Quick reference: which tool fits which need?

  • Fast README diagrams: Mermaid
  • Detailed UML: PlantUML
  • Modern, readable output: D2
  • Complex graph layout: Graphviz
  • Architecture modeling: Structurizr
  • Multi-format rendering: Kroki

For a deeper comparison of specific tools and their features, take a look at our full breakdown of the best diagram code tools for software engineers.
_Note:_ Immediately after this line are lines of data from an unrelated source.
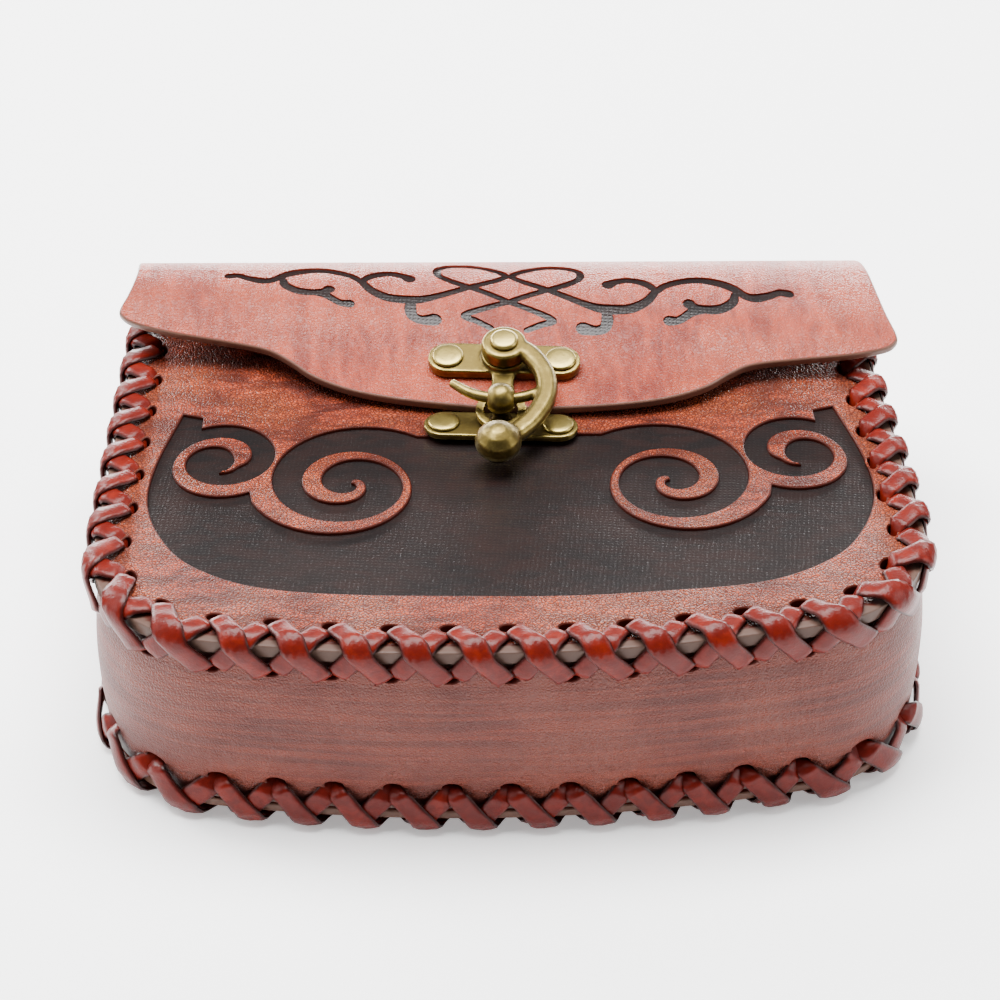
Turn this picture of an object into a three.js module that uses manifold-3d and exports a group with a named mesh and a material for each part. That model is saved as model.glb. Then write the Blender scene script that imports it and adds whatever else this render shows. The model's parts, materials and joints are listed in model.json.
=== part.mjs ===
// Belt pouch of laced leather, lying on its back, in millimetres with +Z up.
// +X is across the pouch, -Y is its rounded bottom, +Y is the fold over its mouth.

import * as THREE from 'three';
import { mergeVertices } from 'three/addons/utils/BufferGeometryUtils.js';
import Module from 'manifold-3d';

const wasm = await Module();
wasm.setup();

// Outline, followed along the lacing holes from the middle of the bottom to the mouth
const lacePitch = 12;
const laceUnits = 30;
const bottomArc = 62;
const bottomRadius = 302;
const cornerArc = 34;
const cornerRadius = 23.8;
const seamEdge = 7;

// Leather
const pouchDepth = 46.7;
const panelThick = 3;
const gussetThick = 2.6;
const gussetBulge = 1.5;
const flapThick = 2.2;
const edgeRound = 0.7;
const clearance = 0.3;

// Lacing
const laceHalfWidth = 3.3;
const laceLayer = 2.2;
const gussetHoleDrop = 8.6;
const laceBend = 1.2;

// Back panel, fold and flap
const backHollow = 5.8;
const hollowMargin = 11;
const foldRadius = 16;
const flapLength = 42;
const flapHalfWidth = 87;
const flapRise = 8.5;
const flapShift = 2;
const flapSkew = 0.08;
const flapTwist = 0.018;
const foldSkew = 0.028;

// Dark scroll figure of the front panel
const figureHalfWidth = 77.4;
const figureLength = 66.8;
const figureInset = 10;
const figureShift = 0.8;
const figureTurn = -1.1;
const recessDepth = 1.7;
const inlayThick = 0.8;

// Swing clasp
const claspFromTip = 12.9;
const claspShift = -1.1;
const claspCentre = -0.2;
const postCentre = -1;
const plateLength = 34;
const plateWidth = 9;
const upperPlateThick = 2.4;
const lowerPlateThick = 1.6;
const bossRise = 1.4;
const rivetSpacing = 25;
const rivetRadius = 3.5;
const rivetRise = 0.8;
const armWidth = 4.5;
const armThick = 3.4;
const armEye = 5;
const armBow = 9.8;
const handleReach = 29.1;
const pivotRadius = 1.3;
const pivotHead = 3.1;
const pivotRise = 0.9;
const prongReach = 16;
const prongThick = 2.5;
const prongTip = 44;
const ringWidth = 1.9;
const ringThick = 1.5;
const ringLift = 1.1;
const neckWidth = 3.2;
const postBall = 3.4;
const postNeck = 1.9;
const knobRadius = 5.1;

// Belt loops
const loopWidth = 28;
const loopThick = 2;
const loopSpacing = 64;
const loopMiddle = 58;
const loopFlat = 36;
const loopSlope = 8;
const loopTab = 12;

// Derived places
const backLevel = laceLayer + clearance;
const panelTop = backLevel + pouchDepth;
const hemLength = laceUnits / 2 * lacePitch;
const foldRise = flapThick + flapRise;
const degree = Math.PI / 180;
const turnedSides = 16;

const leather = new THREE.MeshStandardMaterial({ color: 0x93452f, roughness: 0.42 });
const gussetLeather = new THREE.MeshStandardMaterial({ color: 0x6f3a31, roughness: 0.4 });
const darkLeather = new THREE.MeshStandardMaterial({ color: 0x2c2426, roughness: 0.38 });
const laceLeather = new THREE.MeshStandardMaterial({ color: 0x7a221a, roughness: 0.28 });
const brass = new THREE.MeshStandardMaterial({ color: 0x8d8148, roughness: 0.36, metalness: 0.9 });

const pouch = new THREE.Group();

// A point of the hem at a signed length from the middle of the bottom, and an offset outwards
function hemPoint(length, offset = 0) {
  const side = Math.sign(length);
  const along = Math.abs(length);
  const bottomTurn = Math.min(along, bottomArc) / bottomRadius;
  const cornerTurn = Math.min(Math.max(along - bottomArc, 0), cornerArc) / cornerRadius;
  const straight = Math.max(along - bottomArc - cornerArc, 0);
  const turn = bottomTurn + cornerTurn;
  let x = bottomRadius * Math.sin(bottomTurn);
  let y = bottomRadius * (1 - Math.cos(bottomTurn));
  x += cornerRadius * (Math.sin(turn) - Math.sin(bottomTurn));
  y += cornerRadius * (Math.cos(bottomTurn) - Math.cos(turn));
  x += straight * Math.cos(turn) + offset * Math.sin(turn);
  y += straight * Math.sin(turn) - offset * Math.cos(turn);
  return new THREE.Vector2(side * x, y);
}

const mouthAlong = hemPoint(hemLength).y;

// Lengths along the hem: close together round the corners, two laces apart elsewhere
function hemStations() {
  const stations = [];
  for (let step = -laceUnits; step <= laceUnits; step += 1) {
    const length = step * lacePitch / 2;
    const inCorner = Math.abs(length) > bottomArc - lacePitch / 2
      && Math.abs(length) < bottomArc + cornerArc + lacePitch / 2;
    if (inCorner || step % 2 === 0) stations.push(length);
  }
  return stations;
}

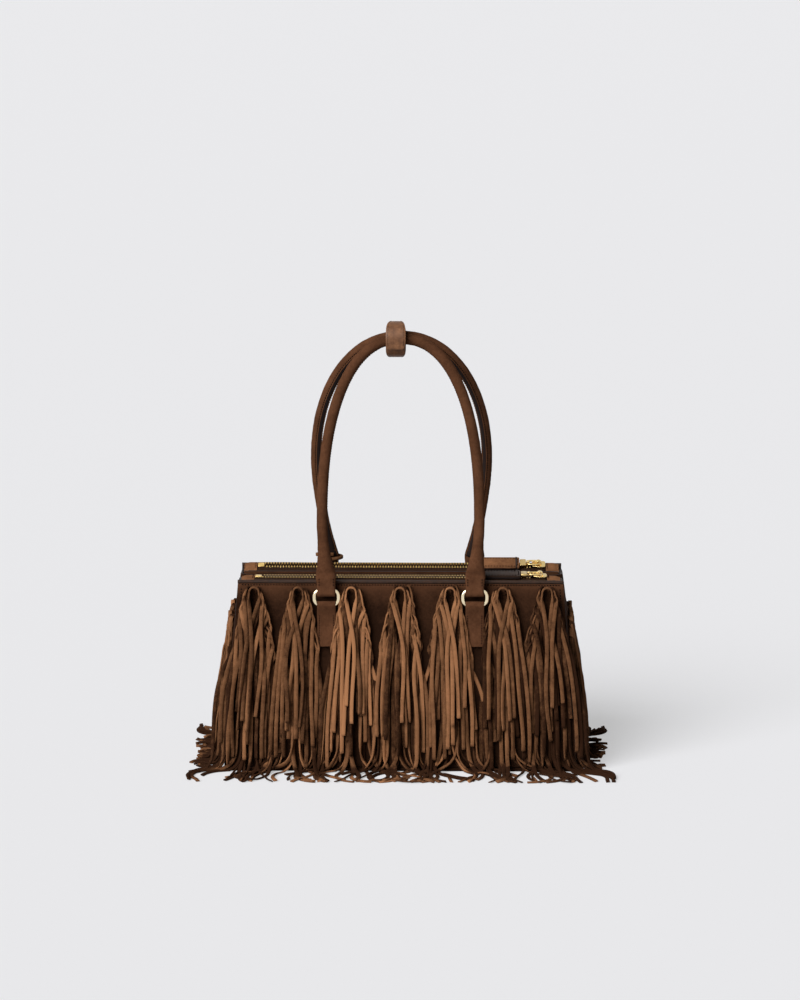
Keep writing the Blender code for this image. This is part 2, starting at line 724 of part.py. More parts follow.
def fringe_rows():
    """Height, half width, thickness and distance from the wall of a hanging tassel."""
    return [
        (FRINGE_FLOOR, 0.0200, 0.0240, FRINGE_OVER_TABS),
        (0.012, 0.0195, 0.0195, FRINGE_OVER_TABS),
        (0.045, 0.0188, 0.0160, FRINGE_OVER_TABS),
        (TASSEL_TOP - 0.0685, 0.0172, 0.0125, FRINGE_OVER_TABS),
        (TASSEL_TOP - 0.0365, 0.0145, 0.0090, FRINGE_OVER_TABS),
        (TASSEL_TOP - 0.0185, 0.0105, 0.0080, 0.0012),
        (TASSEL_TOP - 0.0085, 0.0082, 0.0065, CLEARANCE),
        (TASSEL_TOP, 0.0050, 0.0045, CLEARANCE),
    ]


def oval(half_width, back, front, sides=12):
    """A flattened ring: across from -half_width to half_width, out from back to front."""
    points = []
    for k in range(sides):
        angle = 2 * math.pi * (k + 0.5) / sides
        across = half_width * signed_power(math.cos(angle), 0.7)
        out = (front - back) / 2 * signed_power(math.sin(angle), 0.7)
        points.append((across, (back + front) / 2 + out))
    return points


def tassel_room(top_x):
    """Half the distance from a tassel to its nearest neighbour, at the top."""
    return min(abs(top_x - other) for other in TASSEL_X if other != top_x) / 2


def make_front_and_rear_fringe(suede):
    for side, row in ((-1, "front"), (1, "rear")):
        for number, top_x in enumerate(TASSEL_X, start=1):
            rings = []
            for z, half_width, thickness, stand_off in fringe_rows():
                spread = half_length(z) / half_length(TASSEL_TOP)
                half_width = min(half_width, tassel_room(top_x) * spread - CLEARANCE)
                x_centre = top_x * spread
                inner_x = max(abs(x_centre) - half_width, 0.0)
                back = panel_depth(inner_x, z) + stand_off
                ring = [
                    Vector((x_centre + across, side * out, z))
                    for across, out in oval(half_width, back, back + thickness)
                ]
                rings.append(ring)
            name = f"{row}_tassel_{number}"
            tassel = add_object(name, loft_mesh(name, rings), suede)
            tassel.data.shade_smooth()


def side_fringe_rows():
    """Height, half width and thickness of the fringe on a gusset."""
    top = PANEL_TOP - SIDE_FRINGE_BELOW_RIM
    return [
        (FRINGE_FLOOR, 0.043, 0.0240),
        (0.012, 0.042, 0.0195),
        (0.045, 0.039, 0.0150),
        (top - 0.064, 0.034, 0.0110),
        (top - 0.032, 0.029, 0.0080),
        (top, 0.022, 0.0045),
    ]


def make_side_fringe(suede):
    for side, name in ((-1, "left_side_fringe"), (1, "right_side_fringe")):
        rings = []
        for z, half_width, thickness in side_fringe_rows():
            back = gusset_reach(FOLD_HALF_WIDTH, z) + 2 * CLEARANCE
            ring = [
                Vector((side * out, across, z))
                for across, out in oval(half_width, back, back + thickness)
            ]
            rings.append(ring)
        fringe = add_object(name, loft_mesh(name, rings), suede)
        fringe.data.shade_smooth()


def main():
    start_scene()
    suede = make_material("suede_brown", (0.130, 0.056, 0.026), 0.9, 0.0)
    fringe = make_material("fringe_suede", (0.200, 0.088, 0.040), 0.9, 0.0)
    edge = make_material("edge_leather", (0.060, 0.036, 0.028), 0.6, 0.0)
    cloth = make_material("zip_tape", (0.045, 0.028, 0.020), 0.8, 0.0)
    brass = make_material("zip_brass", (0.780, 0.500, 0.120), 0.3, 1.0)
    gold = make_material("ring_gold", (0.850, 0.730, 0.450), 0.2, 1.0)

    make_base(suede)
    make_panels(suede)
    make_gussets(suede)
    make_dividers(suede)
    make_bindings(edge)
    make_zip("front", -1, FRONT_ZIP_TILT, cloth, brass, suede)
    make_zip("rear", 1, REAR_ZIP_TILT, cloth, brass, suede)
    make_rings(gold)
    make_ring_tabs(suede)
    make_handle("front_handle", -1, FRONT_ARCH, suede)
    make_handle("rear_handle", 1, REAR_ARCH, suede)
    make_keeper(suede, brass)
    make_tie(suede)
    make_front_and_rear_fringe(fringe)
    make_side_fringe(fringe)


main()
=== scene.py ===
"""Looks of a fringed suede bag: strips that hang and pile up on the floor, napped walls, woven
zip tapes, single teeth, stitched edges and the stage they are lit on. Metres, +Z up, -Y towards
the viewer, in the frame of the CAD.
"""

import math

import bmesh
import bpy
import numpy as np
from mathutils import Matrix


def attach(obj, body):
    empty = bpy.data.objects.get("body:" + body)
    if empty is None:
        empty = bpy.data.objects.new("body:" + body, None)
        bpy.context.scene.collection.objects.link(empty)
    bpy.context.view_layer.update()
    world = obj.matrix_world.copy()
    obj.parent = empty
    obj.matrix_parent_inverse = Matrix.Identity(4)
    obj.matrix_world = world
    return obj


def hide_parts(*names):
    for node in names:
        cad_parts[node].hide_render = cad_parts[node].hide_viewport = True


bl_info = {
    "name": "Fringed suede bag",
    "version": (1, 0, 0),
    "blender": (4, 5, 0),
    "location": "3D View > Sidebar > Bag",
    "description": "Builds the looks of a fringed suede bag round its CAD frame",
    "category": "Object",
}

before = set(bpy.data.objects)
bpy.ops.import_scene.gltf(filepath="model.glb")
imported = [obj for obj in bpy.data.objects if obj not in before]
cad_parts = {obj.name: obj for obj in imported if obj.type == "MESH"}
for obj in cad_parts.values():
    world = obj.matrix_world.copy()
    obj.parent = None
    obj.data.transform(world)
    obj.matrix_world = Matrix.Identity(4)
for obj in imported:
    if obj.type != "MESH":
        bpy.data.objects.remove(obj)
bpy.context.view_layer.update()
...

Your next step: a practical checklist

  • ✅ Pick one diagram language to start with (Mermaid is the lowest-friction option for most teams).
  • ✅ Install the editor plugin for your IDE so you get live previews.
  • ✅ Create your first diagram from a real system you're working on not a toy example.
  • ✅ Commit the source file to your repo alongside the code it describes.
  • ✅ Share it with your team and ask: "Does this help you understand the system faster?"
  • ✅ If your team needs to collaborate on diagrams in real time, try an online collaborative diagram editor before investing in a self-hosted setup.
  • ✅ Set a reminder to revisit and update your diagrams during your next sprint planning or architecture review.

Start small. One diagram, one file, one commit. The tools are simple the value comes from actually using them.